First, Cassian is as much the “strong” character as Jyn. Both characters have pasts (i.e., having lost everything) that negatively impact the way they view the world around them; indeed, they have more or less the same past and choose completely different paths:  Jyn chooses to hide her identity and live a criminal life; Cassian chooses to fight for the Rebellion (honestly, their paths are basically the same). For Cassian, the dominant struggle is that of a man doing evil in the service of good and the toll those actions take on a person. It’s a conflict that the film addresses quite deliberately, and one that paints Cassian as a complex, troubled, and action-oriented figure. For Jyn, the struggle is learning to place trust in others to do the right thing even though running away is a seemingly easier path, which ultimately results in an equally complex, troubled, and action-oriented figure. These personal conflicts come head to head in the film, resulting in a rather aggressive debate between Jyn and Cassian about the morality of following orders and how otherwise good people on the “right side of a debate” will justify evil.1 Both characters work through these problems to a degree, and both characters learn to place faith in one another for the greater good, and, indeed, learn mutual respect. In other words, Cassian is absolutely a “sparring partner” for Jyn, because he is her exact opposite. She can see in Cassian a mirror of the self she might have been. Rogue One doesn’t shy away from making this point.2

Second, Cassian could hardly be called a character who has no “real physical or vocal stature.” For one, the man literally assassinates a Rebel informant to protect the cause, and combined, Jyn and Cassian incapacitate and kill at least 50 Stormtroopers. And their fights are hardly the sort of dull affair we expect from a Michael Bay CG festival — 15 minutes of giant CG robots humping each other in some kind of mechanical love play that more accurately resembles the collapse of Western Civilization. They are aggressive, brutal, calculated, and exciting. That McCarthy can look at their action sequences and accuse Cassian of having little that could engage audience enthusiasm is utter nonsense. Cassian’s opening murder sets the tone for Rogue One:  this is a war and espionage movie, not another space adventure. Cassian isn’t meant to be Harrison Ford; he’s a spy and assassin, not a swashbuckling smuggler, and a well-written spy/assassin is just as capable of being a “strong male character” as Ford’s Han Solo. If one of the hallmarks of the “strong male character” is decisiveness in action, Cassian matches this perfectly. He only hesitates once, and that one hesitation is perhaps the most important character-defining moment for him.3

Likewise, you could hardly accuse Jyn or Cassian of having “less physical capacity” by comparison to Rey. I don’t actually know what McCarthy means when he makes this claim, since both Jyn and Rey have the same reluctance to act — albeit for different reasons. Does he not recall that Rey spent about half the movie trying to get back to Jakku? Perhaps Rey gets through the mental block quicker than Jyn, but I think the added dimension of Jyn’s parentage offers a sound reason: her namesake makes her a literal target. When Jyn does act, she has a far more developed physical presence than Rey — frankly, that has to do with the type of film we’re watching than a criticism of the characters themselves.

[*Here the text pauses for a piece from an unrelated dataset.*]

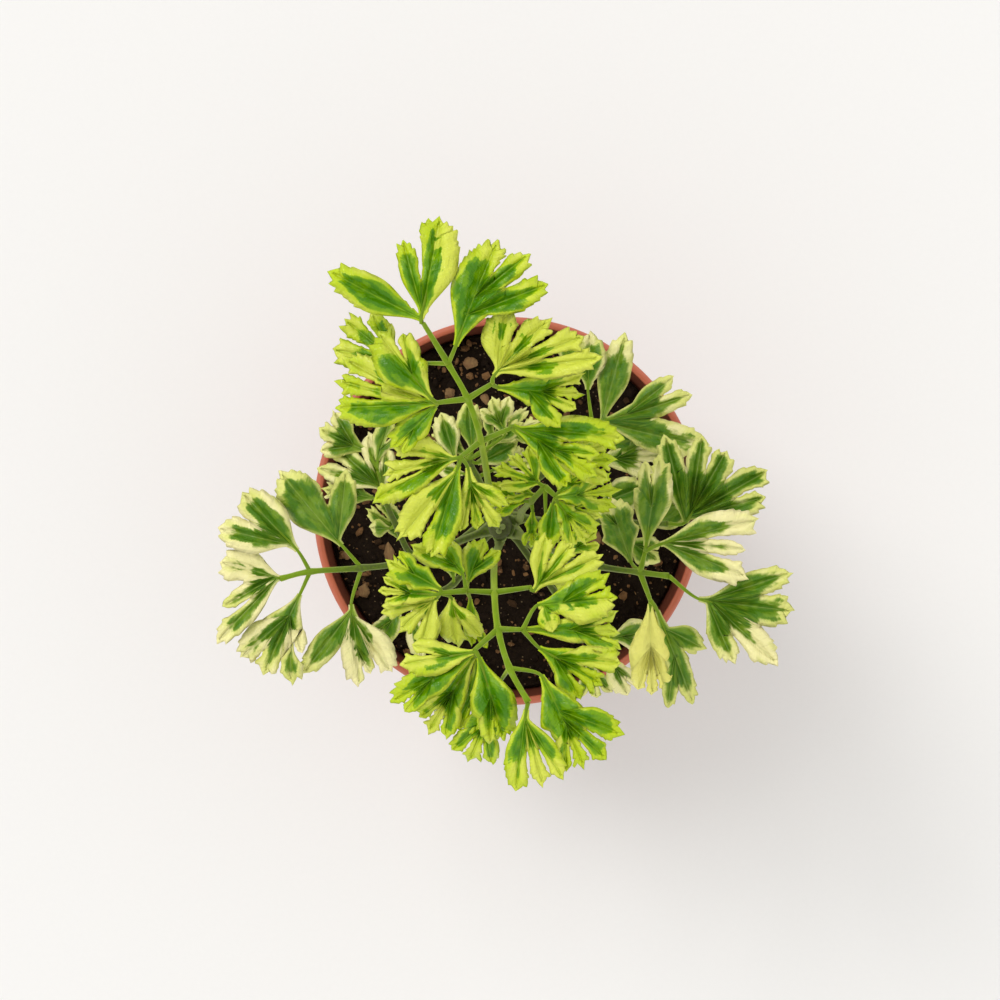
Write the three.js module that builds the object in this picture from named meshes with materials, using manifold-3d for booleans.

In other words:  if we’re going to call Jyn a “strong [gender] character,” the same must be said of Cassian. Any claim to the contrary ignores the complexity of Cassian’s character and the complexity his narrative arc. McCarthy’s position only makes sense if you ignore the actual movie.

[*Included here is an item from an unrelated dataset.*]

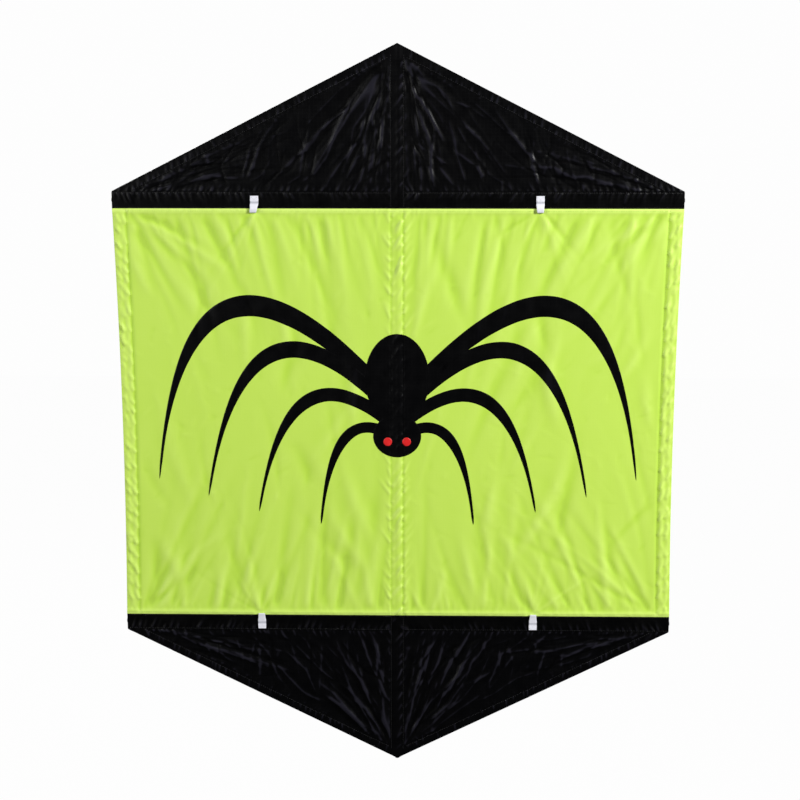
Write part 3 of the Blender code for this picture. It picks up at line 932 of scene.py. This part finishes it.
def bridle_tape(side, word, level, row, lean):
    """One bridle point: a tape whose two ends are sewn down and whose fold hangs free as a loop."""
    tab_box, loop_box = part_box(f"bridle_tab_{row}_{word}"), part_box(f"bridle_loop_{row}_{word}")
    hinge = Vector(joint(f"bridle_loop_{row}_{word}_hinge")["pos_m"])
    outer = tab_box[1].z if level > 0 else tab_box[0].z
    loop_end = loop_box[0].z if level > 0 else loop_box[1].z
    tab_reach, reach = tab_box[1].z - tab_box[0].z, abs(outer - loop_end)
    layer = (tab_box[1].y - tab_box[0].y) / 2 - 0.02 * MM
    line = tape_line(tab_reach, reach, tab_box, loop_box, layer)
    ahead = np.gradient(line, axis=0)
    ahead /= np.linalg.norm(ahead, axis=1)[:, None]
    normal = np.stack([-ahead[:, 1], ahead[:, 0]], -1)
    half, thin = (tab_box[1].x - tab_box[0].x) / 2, layer / 2
    corner = 0.22 * MM
    nick = corner * 0.3
    across = np.linspace(-half + corner, half - corner, 9)
    ring = [(a, thin) for a in across] + [(half - nick, thin - nick), (half, 0), (half - nick, nick - thin)]
    ring += [(a, -thin) for a in across[::-1]]
    ring += [(nick - half, nick - thin), (-half, 0), (nick - half, thin - nick)]
    ring = np.array(ring)
    free = np.clip(line[:, 1] - tab_reach, 0, None)
    curl = 1 - 0.02 * np.sin(line[:, 1] * 900) - 0.2 * smooth(free / (reach - tab_reach))
    x = side * TAB_X + ring[None, :, 0] * curl[:, None] + (lean * free)[:, None]
    y = line[:, 0, None] + normal[:, 0, None] * ring[None, :, 1]
    z = outer - level * (line[:, 1, None] + normal[:, 1, None] * ring[None, :, 1])
    # painted shade along the tape's fold, where it turns at the tab's end
    bend = np.exp(-(((line[:, 1] - tab_reach + 1 * MM) / (1.6 * MM)) ** 2))
    # the loop's colour made darker towards its free end
    darker_loop_end = 0.35 * smooth((free - 0.45 * (reach - tab_reach)) / (0.4 * (reach - tab_reach)))
    look = np.maximum(0.75 * bend, darker_loop_end)[:, None]
    points = np.stack([x, y, z], -1)
    piece = sheet_mesh(f"bridle_tape_{row}_{word}", points, TAPE_LOOK, close_across=True, rubbed=look)
    remeshed(piece, closed_ends)
    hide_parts(f"bridle_tab_{row}_{word}", f"bridle_loop_{row}_{word}")
    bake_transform(piece)


for (level, row), (side, word) in product(LEVELS, SIDES):
    bridle_tape(side, word, level, row, -0.16 if (side < 0 < level) else 0.02 * side)

# ---- stitches


def row_of(start, end, pitch=3.2 * MM):
    """Stitch centres and directions along a straight row, in X and Z."""
    start, end = np.array(start, float), np.array(end, float)
    length = np.linalg.norm(end - start)
    count = max(1, int(length / pitch))
    share = (np.arange(count) + 0.5) / count
    centres = start + (end - start) * share[:, None]
    return centres, np.broadcast_to((end - start) / length, centres.shape)


def side_row(side, inset):
    """Stitches along a side hem, which follow the sail's curved side."""
    count = int(2 * SEAM / (3.2 * MM))
    z = np.linspace(-SEAM + 3 * MM, SEAM - 3 * MM, count)
    centres = np.stack([side * (side_edge(z) - inset), z], -1)
    ways = np.gradient(centres, axis=0)
    return centres, ways / np.linalg.norm(ways, axis=1)[:, None]


def stitches(name, material, slot, rows, depth_at, facing, size=0.17 * MM, reach=2.3 * MM):
    """Short threads that dip into the cloth at both ends, in rows. Facing is -1 at the front and 1 behind."""
    centres = np.concatenate([row[0] for row in rows])
    ways = np.concatenate([row[1] for row in rows])
    stations = np.array([-0.5, -0.28, 0.28, 0.5]) * reach
    girth = np.array([0.35, 1.0, 1.0, 0.35]) * size
    height = np.array([-0.10, 0.10, 0.10, -0.10]) * MM
    angles = np.linspace(0, 2 * math.pi, 5, endpoint=False)
    spots = centres[:, None, :] + ways[:, None, :] * stations[None, :, None]
    depth = depth_at(spots[..., 0], spots[..., 1]) + facing * height[None, :]
    beside = np.stack([-ways[:, 1], ways[:, 0]], -1)
    swing = girth[None, :, None] * np.cos(angles)[None, None, :]
    x = spots[..., 0, None] + beside[:, None, None, 0] * swing
    z = spots[..., 1, None] + beside[:, None, None, 1] * swing
    y = depth[..., None] + girth[None, :, None] * np.sin(angles)[None, None, :]
    ring = np.arange(5)
    beyond = (ring + 1) % 5
    low = [5 * k for k in range(3)]
    quads = np.concatenate([np.stack([k + ring, k + beyond, k + 5 + beyond, k + 5 + ring], -1) for k in low])
    starts = np.arange(len(centres))[:, None, None] * 20
    faces = (quads[None] + starts).reshape(-1, 4).tolist()
    faces += (np.array([[4, 3, 2, 1, 0], [15, 16, 17, 18, 19]])[None] + starts).reshape(-1, 5).tolist()
    return settle(new_piece(name, np.stack([x, y, z], -1), faces, material), slot)


def in_front(x, z):
    return SHEET_Y - stands(x, z)


def behind(base):
    return lambda x, z: base + 0.35 * MM - BACK_FOLLOWS * stands(x, z)


def sew():
    lime, black, lime_back, black_back, spine_back, sleeve_back = [], [], [], [], [], []
    gap = 2 * MM
    cross = 20 * MM
    drop = (SLANT_HEM - 1.6 * MM) * EDGE_LENGTH
    top, near, below = SLEEVE_TOP - 1.2 * MM, SEAM + 1.3 * MM, SEAM - 3.4 * MM
    for side in (-1, 1):
        row = side * SPINE_ROW
        lime.append(row_of((row, -SEAM + gap), (row, SEAM - gap)))
        spine_back.append(row_of((row, -SEAM + cross), (row, SEAM - cross)))
        lime.append(side_row(side, SIDE_HEM - 2 * MM))
        lime_back.append(side_row(side, SIDE_HEM - 2 * MM))
        for level in (-1, 1):

            def level_row(inner, outer, z, side=side, level=level):
                return row_of((side * inner, level * z), (side * outer, level * z))

            black.append(row_of((row, level * (SEAM + gap)), (row, level * (NOSE - 14 * MM))))
            black.append(level_row(SPINE_ROW + gap, HALF_WIDTH - gap, top))
            black.append(level_row(gap, HALF_WIDTH - gap, near))
            lime.append(level_row(gap, HALF_WIDTH - SIDE_HEM, below))
            hem_row = [(side * x, level * (slant_edge(x) - drop)) for x in (HALF_WIDTH - 26 * MM, 12 * MM)]
            black.append(row_of(*hem_row))
            black_back.append(row_of(*hem_row))
            sleeve_back.append(level_row(42 * MM, 364 * MM, top))
            sleeve_back.append(level_row(42 * MM, 364 * MM, near))
    stitches("stitches_lime_front", LIME_THREAD, "lime_ripstop", lime, in_front, -1)
    stitches("stitches_black_front", BLACK_THREAD, "black_ripstop", black, in_front, -1)
    stitches("stitches_side_hems_back", LIME_THREAD, "lime_ripstop", lime_back, behind(HEM_Y), 1)
    stitches("stitches_slanted_hems_back", BLACK_THREAD, "black_ripstop", black_back, behind(HEM_Y), 1)
    stitches("stitches_spine_back", LIME_THREAD, "lime_ripstop", spine_back, behind(OVER_HEM_Y), 1)
    stitches("stitches_sleeves_back", BLACK_THREAD, "black_ripstop", sleeve_back, behind(HEM_Y), 1)
    boxes = []
    inset = 1.4 * MM
    for (_, row), (_, word) in product(LEVELS, SIDES):
        low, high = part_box(f"bridle_tab_{row}_{word}")
        a, b = (low.x + inset, low.z + inset), (high.x - inset, low.z + inset)
        c, d = (high.x - inset, high.z - inset), (low.x + inset, high.z - inset)
        boxes += [row_of(p, q, 2.0 * MM) for p, q in ((a, b), (b, c), (c, d), (d, a), (a, c), (b, d))]
    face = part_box("bridle_tab_upper_left")[0].y
    sizes = (0.16 * MM, 1.5 * MM)
    stitches("stitches_bridle_tabs", WHITE_THREAD, "white_tape", boxes, lambda x, z: face + 0 * x, -1, *sizes)


sew()

# ---- the figure on the sail


def bend(root, knee, foot, count):
    """A smooth arch from root over knee to foot."""
    t = np.linspace(0, 1, count)[:, None]
    root, knee, foot = (np.array(p) * MM for p in (root, knee, foot))
    lift = 2 * knee - (root + foot) / 2
    return (1 - t) ** 2 * root + 2 * t * (1 - t) * lift + t**2 * foot


def weld(shape):
    """Joins points that lie on each other, at a pointed end, a centre or where a ring closes."""
    bmesh.ops.remove_doubles(shape, verts=shape.verts, dist=0.001 * MM)


def patch(name, spots, out, layer, material):
    """A thin piece sewn flat on the sail. Spots are rows of X and Z, and out is 1 at its rim and 0 inside."""
    x, z = spots[..., 0], spots[..., 1]
    for end, facing in (("", -1), ("_back", 1)):
        depth = on_sail(x, z) + facing * (layer - 0.16 * MM * out)
        points = np.stack([x, depth, z], -1)
        look = material if facing < 0 else SHOW_THROUGH
        # a weaker painted highlight and painted shade on the patch, from the sail's relief
        painted_light_on_patch = 0.4 * sampled(crests, x, z)[:, :: -facing]
        piece = sheet_mesh(name + end, points[:, :: -facing], look, crest=painted_light_on_patch, double=0.0)
        remeshed(piece, weld)
        settle(piece, "black_ripstop")


def leg(name, side, points, widths):
    """One tapering leg: its width at the root, the knee and the foot."""
    line = bend(*points, 170)
    line[:, 0] *= side
    way = np.gradient(line, axis=0)
    way /= np.linalg.norm(way, axis=1)[:, None]
    beside = np.stack([-way[:, 1], way[:, 0]], -1)
    t = np.linspace(0, 1, len(line))
    root, knee, foot = widths
    bent = 0.42  # the share of the leg above its knee
    upper = root + (knee - root) * smooth(t / bent)
    lower = knee + (foot - knee) * smooth((t - bent) / (1 - bent))
    half = np.where(t < bent, upper, lower) * MM / 2 * np.sqrt(np.clip((1 - t) / 0.03, 0, 1))
    across = np.array([-1, -0.97, -0.8, -0.6, -0.4, -0.2, 0, 0.2, 0.4, 0.6, 0.8, 0.97, 1])
    spots = line[:, None, :] + beside[:, None, :] * (half[:, None] * across[None, :])[..., None]
    if side < 0:
        spots = spots[:, ::-1]
    patch(name, spots, (np.abs(across) > 0.99).astype(float)[None, :], 0.30 * MM, BLACK)


def disc(name, centre, radii, layer, material):
    """An oval patch."""
    ring = np.linspace(0, 2 * math.pi, 145)
    reach = np.append(np.linspace(0.0, 0.985, int(max(radii) / 0.9)), 1.0)
    x = centre[0] * MM + radii[0] * MM * reach[:, None] * np.cos(ring)
    z = centre[1] * MM + radii[1] * MM * reach[:, None] * np.sin(ring)
    patch(name, np.stack([x, z], -1), (reach > 0.99).astype(float)[:, None], layer, material)


def figure():
    """A plain eight-legged pictogram: an oval body, a round head, two dots and arched legs."""
    legs = (
        ((6, 22), (226, 150), (330, -88), (20, 29, 3)),
        ((4, 6), (170, 88), (262, -112), (18, 23, 3)),
        ((4, -12), (124, 22), (192, -134), (17, 19, 3)),
        ((4, -28), (72, -30), (106, -152), (15, 15, 3)),
    )
    for (number, (*points, widths)), (side, word) in product(enumerate(legs, 1), SIDES):
        leg(f"figure_leg_{number}_{word}", side, points, widths)
    disc("figure_body", (0, 54), (44, 62), 0.44 * MM, BLACK)
    disc("figure_head", (0, -26), (33, 30), 0.44 * MM, BLACK)
    for side, word in SIDES:
        disc(f"figure_dot_{word}", (side * 13, -34), (6, 6), 0.56 * MM, RED)


figure()

# ---- the frame's own parts


def frame_looks():
    rubber = moulded("cap_vinyl", (0.011, 0.011, 0.012), (0.028, 0.028, 0.03), 0.45, 700)
    nylon = moulded("cross_nylon", (0.018, 0.018, 0.02), (0.04, 0.04, 0.042), 0.5, 1100)
    looks = {
        "spine_rod": fibreglass("fibreglass_upright", "Z"),
        "spreader_rod": fibreglass("fibreglass_level", "X"),
        "spine_cap": rubber,
        "spreader_cap": rubber,
        "cross_connector": nylon,
        "spine_ferrule": brushed_metal("ferrule_aluminium"),
    }
    for (name, node), (start, material) in product(frame["nodes"].items(), looks.items()):
        if name.startswith(start):
            for place in node.material_slots:
                place.material = material


frame_looks()

# ---- stage, light and camera

VIEW_FROM, VIEW_ABOVE = math.radians(1.1), math.radians(11.1)
VIEW_DISTANCE = 2.0
AIM = Vector((3.9 * MM, 0, 24.6 * MM))


def camera():
    data = bpy.data.cameras.new("camera")
    data.sensor_width = 36
    data.lens = 65.7
    eye = bpy.data.objects.new("camera", data)
    bpy.context.scene.collection.objects.link(eye)
    back = Vector((
        math.sin(VIEW_FROM) * math.cos(VIEW_ABOVE),
        -math.cos(VIEW_FROM) * math.cos(VIEW_ABOVE),
        math.sin(VIEW_ABOVE),
    ))
    eye.location = AIM + back * VIEW_DISTANCE
    eye.rotation_euler = back.to_track_quat("Z", "Y").to_euler()
    bpy.context.scene.camera = eye


def lamp(name, place, size, watts):
    data = bpy.data.lights.new(name, "AREA")
    data.shape = "RECTANGLE"
    data.size = data.size_y = size
    data.energy = watts
    light = bpy.data.objects.new(name, data)
    light.location = place
    light.rotation_euler = Vector(place).to_track_quat("Z", "Y").to_euler()
    bpy.context.scene.collection.objects.link(light)


def shown_brighter(tree, light, shown):
    """A brightness that is light where it lights the kite and shown where the backdrop itself is seen."""
    path = tree.nodes.new("ShaderNodeLightPath")
    strength = tree.nodes.new("ShaderNodeMapRange")
    strength.inputs["To Min"].default_value = light
    strength.inputs["To Max"].default_value = shown
    tree.links.new(path.outputs["Is Camera Ray"], strength.inputs["Value"])
    return strength.outputs["Result"]


def studio():
    world = bpy.data.worlds.new("studio")
    bpy.context.scene.world = world
    world.use_nodes = True
    tree = world.node_tree
    tree.nodes["Background"].inputs["Color"].default_value = (0.985, 0.985, 0.985, 1)
    tree.links.new(shown_brighter(tree, 0.08, 1.0), tree.nodes["Background"].inputs["Strength"])
    lamp("key", (2.8, -1.9, 1.3), 1.1, 186)
    lamp("fill", (-2.3, -1.9, 0.6), 1.8, 52)
    lamp("back", (-1.2, 2.4, 1.3), 1.4, 100)
    corners = np.array([[(-6, -6, 0), (6, -6, 0)], [(-6, 6, 0), (6, 6, 0)]], float)
    pale = Look("pale_floor", (0.006, 0.006, 0.006), 0.9, 0.0, 0.0)
    room_below = 0.52  # the lower half of the spine leaves downward
    floor = sheet_mesh("floor", corners + (0, 0, cad_box[0][2] - room_below), pale.material)
    pale.inputs["Emission Color"].default_value = (1, 1, 1, 1)
    pale.link(shown_brighter(pale.tree, 0.04, 0.979), pale.inputs["Emission Strength"])
    bpy.context.scene.view_settings.view_transform = "Standard"


camera()
studio()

There’s also another problem here:  definitions. Surely there are more ways for a character to be “strong” than what I have described above. Surely Bodhi is as much a strong character as Cassian or Jyn. He’s just *different,* and if there’s one thing this newest Star Wars movie wants to cram into our heads, it’s that difference is the emotional glue that motivates the oppressed against the oppressors. The Rebellion constantly highlights this fact as part of the visual rhetoric of the universe.4

The point is this:  Rogue One had a “strong male character.” What it didn’t have was surface level hypermasculine inhumans — which, fun though they may be, are hardly representative of the breadth of human experience, let alone the breadth of the “strong [gender] character.” And that’s just fine. cassian-andor

Footnotes

  1. It’s a great debate, too. The argument the two have about committing evil acts for just causes is one of the defining moments for Cassian’s character and one of the defining moments in the film.
  2. If there’s one criticism I could make about this particular subplot, it’s that the conflict doesn’t get resolved in a way that has Cassian meeting Jyn somewhere in the middle. However, that’s sort of the expectation when you place two extremes against one another. Perhaps it’s a brave choice to treat Cassian as perhaps irredeemable without the measuring stick of a just cause.
  3. Ahmed’s Bodhi Rook also gets singled out by McCarthy for some reason. I don’t think he realizes that Rook was never intended to be a hypermasculine superhero. Instead, what we get in Rook is a terrified non-combat character who braves certain death on multiple occasions to fight the Empire. Maybe it’s just me, but those are certainly the acts you’d expect of someone with “real physical or vocal stature.”
  4. I’m going to come back to this soon.